Since you benefit from both types of interactions, it’s important to work to strengthen your relationships with Gaucher disease peers. Building high-quality relationships within the Gaucher disease community promotes education, empowerment, and advocacy, helping to change how individuals respond to this disease.

Making Connections to Live Better

Living with a rare disease like Gaucher disease can be challenging, especially if you don’t feel like you have anyone to turn to. For some, it’s easy to become trapped by negative emotions that prevent you from living your life to the fullest.

If you are hesitant or afraid to reach out for help, remember that you are not alone. Keep in mind that there are others who know what you’re going through—and who want to help.

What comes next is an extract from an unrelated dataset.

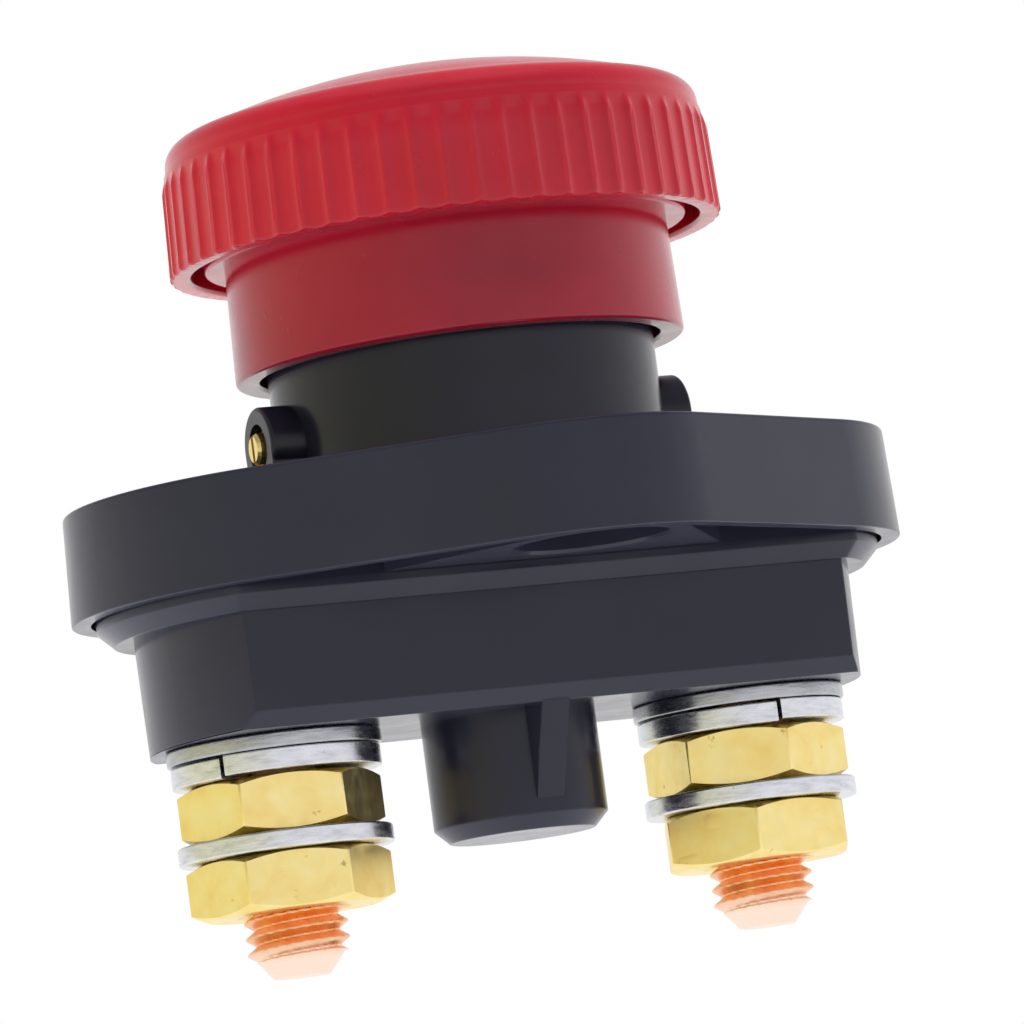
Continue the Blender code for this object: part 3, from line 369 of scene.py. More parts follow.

Gaucher disease resources online

Thanks to the Internet, it’s easier than ever to connect with others who live with Gaucher disease. Organizations like NGF and the Gaucher Community Alliance offer a variety of mentorship programs. The International Gaucher Alliance also helps connect patients and provides access to many supportive resources. NGF specifically helps patients connect with others through resources like the E-Pal Connections Program and Gaucher disease discussion groups.

Social media is also a great way to connect with your peers. Already, people living with Gaucher disease connect using Facebook and other social media platforms.

An international community of patients helps you feel less isolated, and the peer support you receive can help you cope with any struggles you may face. People around the world are ready and willing to share their experiences to help everyone with Gaucher disease live better.

“It’s important to understand there are other people out there who are just like you. They’ve been through it, and they want to help. You should try to reach out and tap into the Gaucher disease community as a resource. Sharing experiences and working together helps us all live better,” says Rosenberg.